More Entries from Tom’s Audiophile Notebook

That guy you see pictured to the left has spent much of the last forty years wandering around used record stores looking for better records (ahem). Before that he wandered around stores that sold  new records because he didn’t know how good old used records could be.

Here are some of the things he’s learned since he started collecting at the age of ten, sixty years ago. (First purchase: She Loves You on 45. It’s still in the collection, although it cracked long ago and is no longer playable.)


I’ve noticed an interesting development in the world of record collecting, one that seems to be true for me as well as many of my customers.

As I’ve gotten older I find I have more money, which allows me to buy higher quality goods of all kinds, including — and especially — records.

I also seem to have much less tolerance for practically anything of mediocre quality.

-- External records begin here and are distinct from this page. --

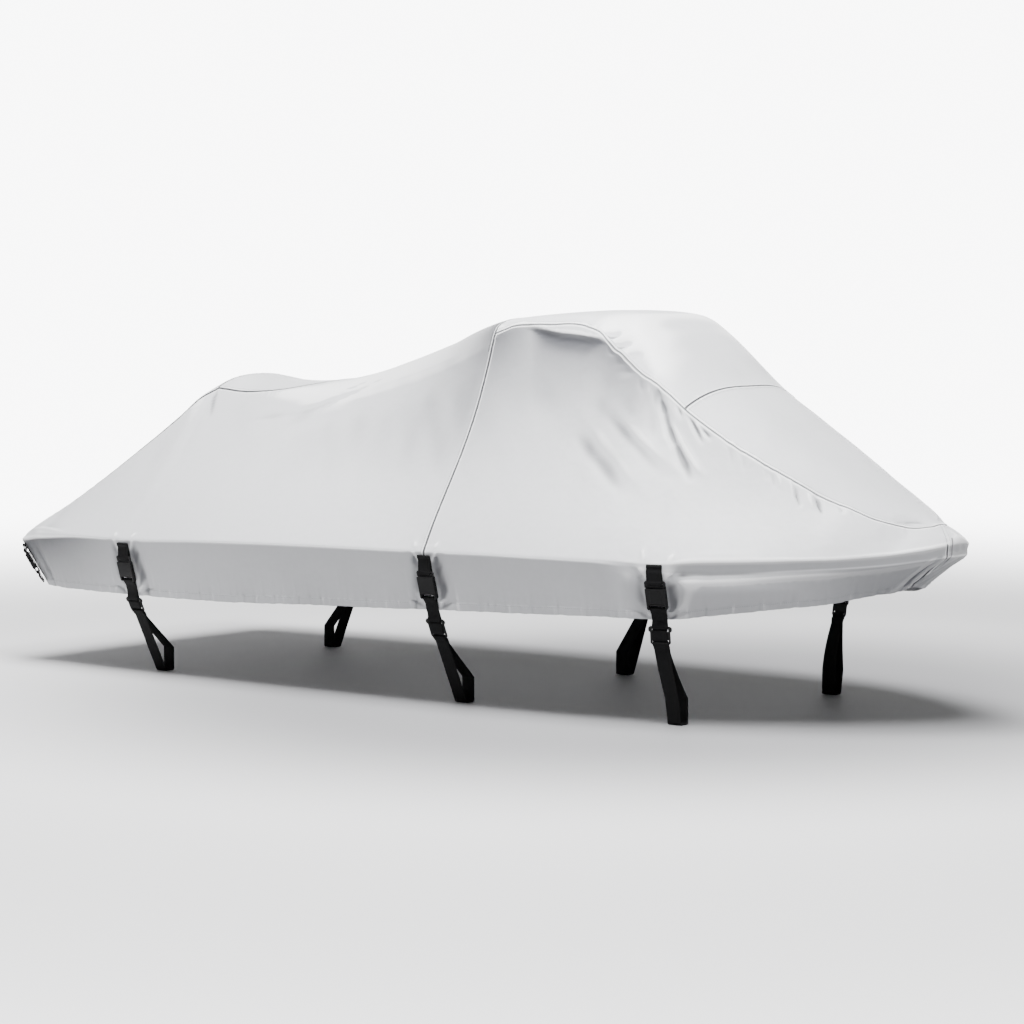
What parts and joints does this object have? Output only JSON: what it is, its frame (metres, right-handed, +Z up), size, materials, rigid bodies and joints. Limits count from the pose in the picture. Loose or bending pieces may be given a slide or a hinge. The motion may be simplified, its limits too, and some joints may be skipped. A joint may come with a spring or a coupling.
{
  "type": "personal watercraft cover",
  "caption": "Fitted cloth cover for a three-seat personal watercraft, sewn from shaped panels, with webbing straps and buckles that loop round a trailer's rails.",
  "frame": {"origin": "under the top of the cover, at its highest point over the console, on the centreline", "axes": "+X towards the bow, +Y to port, +Z up"},
  "size_m": [3.2168, 1.2192, 1.1705],
  "materials": {
    "silver_polyester": "coated woven polyester, matt with a faint sheen",
    "black_webbing": "woven, matt",
    "black_plastic": "satin moulded"
  },
  "bodies": {
    "root": {"seat_panel": "silver_polyester", "hood_upper": "silver_polyester", "hood_lower": "silver_polyester", "stern_panel": "silver_polyester", "side_rear_starboard": "silver_polyester", "side_rear_port": "silver_polyester", "side_front_starboard": "silver_polyester", "side_front_port": "silver_polyester", "aft_starboard_top_loop": "black_webbing", "aft_starboard_buckle_male": "black_plastic", "aft_starboard_buckle_female": "black_plastic", "aft_starboard_link": "black_webbing", "aft_starboard_slider": "black_plastic", "aft_starboard_rail_loop": "black_webbing", "aft_port_top_loop": "black_webbing", "aft_port_buckle_male": "black_plastic", "aft_port_buckle_female": "black_plastic", "aft_port_link": "black_webbing", "aft_port_slider": "black_plastic", "aft_port_rail_loop": "black_webbing", "middle_starboard_top_loop": "black_webbing", "middle_starboard_buckle_male": "black_plastic", "middle_starboard_buckle_female": "black_plastic", "middle_starboard_link": "black_webbing", "middle_starboard_slider": "black_plastic", "middle_starboard_rail_loop": "black_webbing", "middle_port_top_loop": "black_webbing", "middle_port_buckle_male": "black_plastic", "middle_port_buckle_female": "black_plastic", "middle_port_link": "black_webbing", "middle_port_slider": "black_plastic", "middle_port_rail_loop": "black_webbing", "fore_starboard_top_loop": "black_webbing", "fore_starboard_buckle_male": "black_plastic", "fore_starboard_buckle_female": "black_plastic", "fore_starboard_link": "black_webbing", "fore_starboard_slider": "black_plastic", "fore_starboard_rail_loop": "black_webbing", "fore_port_top_loop": "black_webbing", "fore_port_buckle_male": "black_plastic", "fore_port_buckle_female": "black_plastic", "fore_port_link": "black_webbing", "fore_port_slider": "black_plastic", "fore_port_rail_loop": "black_webbing", "stern_starboard_top_loop": "black_webbing", "stern_starboard_buckle_male": "black_plastic", "stern_starboard_buckle_female": "black_plastic", "stern_starboard_link": "black_webbing", "stern_starboard_slider": "black_plastic", "stern_port_top_loop": "black_webbing", "stern_port_buckle_male": "black_plastic", "stern_port_buckle_female": "black_plastic", "stern_port_link": "black_webbing", "stern_port_slider": "black_plastic"}
  },
  "joints": []
}
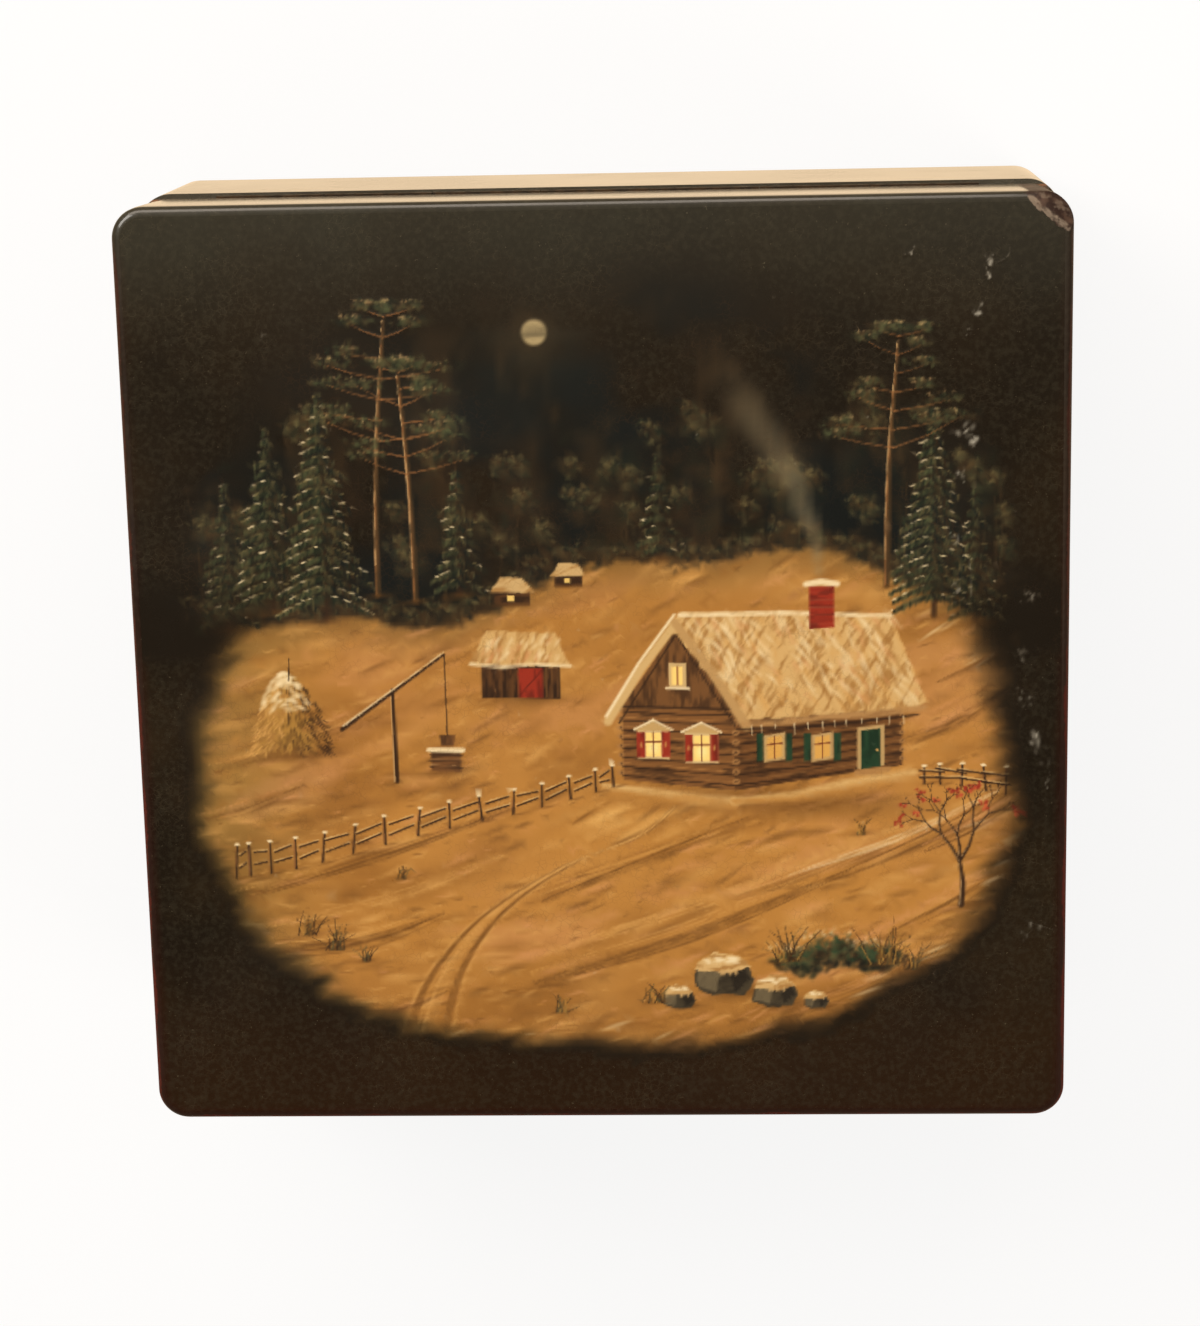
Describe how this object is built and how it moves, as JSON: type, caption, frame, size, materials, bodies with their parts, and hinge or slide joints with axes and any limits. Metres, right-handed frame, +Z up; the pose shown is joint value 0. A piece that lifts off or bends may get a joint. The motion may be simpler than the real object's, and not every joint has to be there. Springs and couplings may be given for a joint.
{
  "type": "lacquer box",
  "caption": "Square papier-mache lacquer box with rounded corners and a deep hinged lid that swings up on a barrel hinge sunk in the rear of the seam.",
  "frame": {"origin": "middle of the box's footprint, on the plane of its underside", "axes": "+Z up through the lid; +Y towards the hinge side, which is the top of the lid's picture; +X to the right of someone who opens the box from the front"},
  "size_m": [0.15, 0.151, 0.057],
  "materials": {
    "black_lacquer": "gloss",
    "red_lacquer": "gloss",
    "painted_lacquer": "gloss",
    "hinge_brass": "satin",
    "hinge_wire": "satin"
  },
  "bodies": {
    "body": {"body_wall": "black_lacquer", "base_board": "black_lacquer", "locating_hoop": "red_lacquer", "body_hinge_leaf": "hinge_brass", "hinge_pin": "hinge_wire", "body_leaf_brads": "hinge_brass"},
    "lid": {"lid_wall": "black_lacquer", "lid_panel": "painted_lacquer", "lid_hinge_leaf": "hinge_brass", "lid_leaf_brads": "hinge_brass"}
  },
  "joints": [
    {"name": "lid_hinge", "type": "hinge", "parent": "body", "child": "lid", "pos_m": [0, 0.0737, 0.03265], "axis": [-1, 0, 0], "range_deg": [0, 95]}
  ]
}
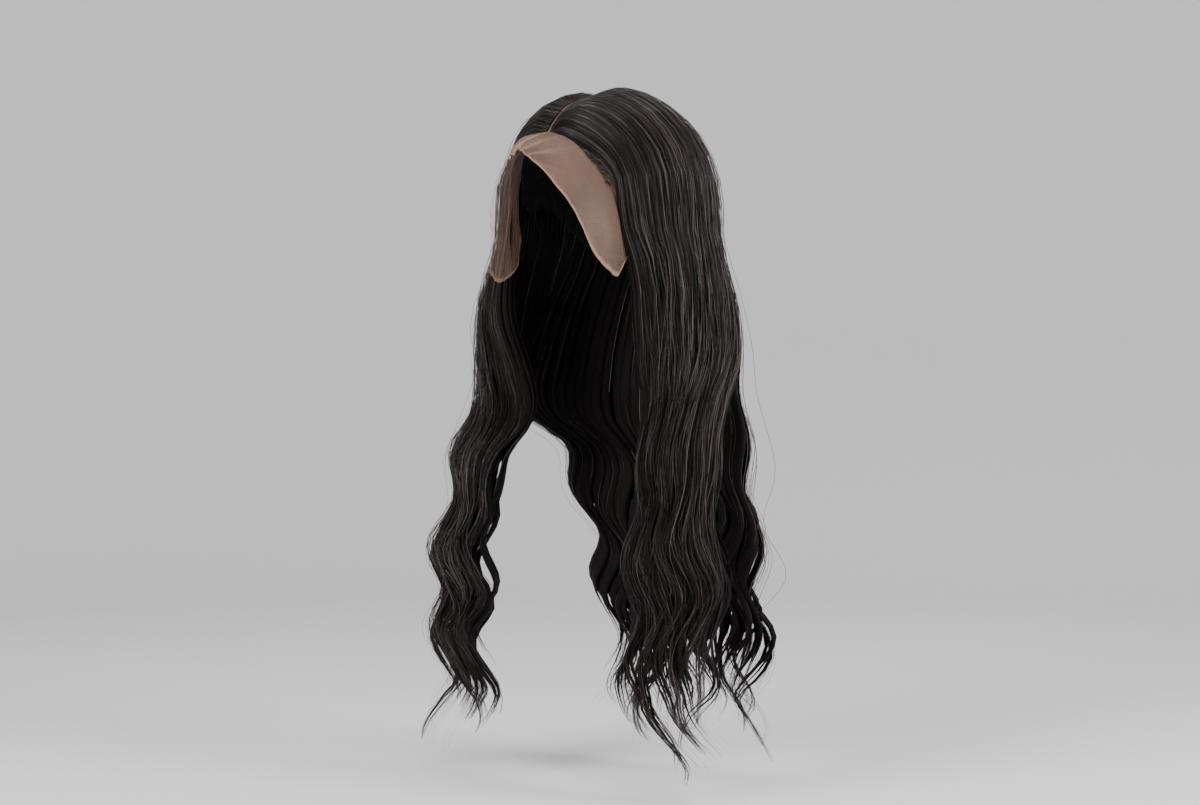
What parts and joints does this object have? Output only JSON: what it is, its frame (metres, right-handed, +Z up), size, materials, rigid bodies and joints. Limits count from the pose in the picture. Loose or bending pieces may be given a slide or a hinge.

And I have much less patience with the hassle of having to work to find a record exceptional sound, one that actually will reward me for the time and effort it will take to throw it on the turntable, sit down and listen to it all the way through.

As a consequence, if I’m going to play a record, I’m going to make sure it’s a good one, and I don’t want to have to play five or ten copies to find the one with the magic that will keep me involved from start to finish.

Because it’s our business, we actually do play five or ten copies of every record we judge, but I sure don’t have the patience to go through all that rigamarole for my own personal listening the way I did before I retired.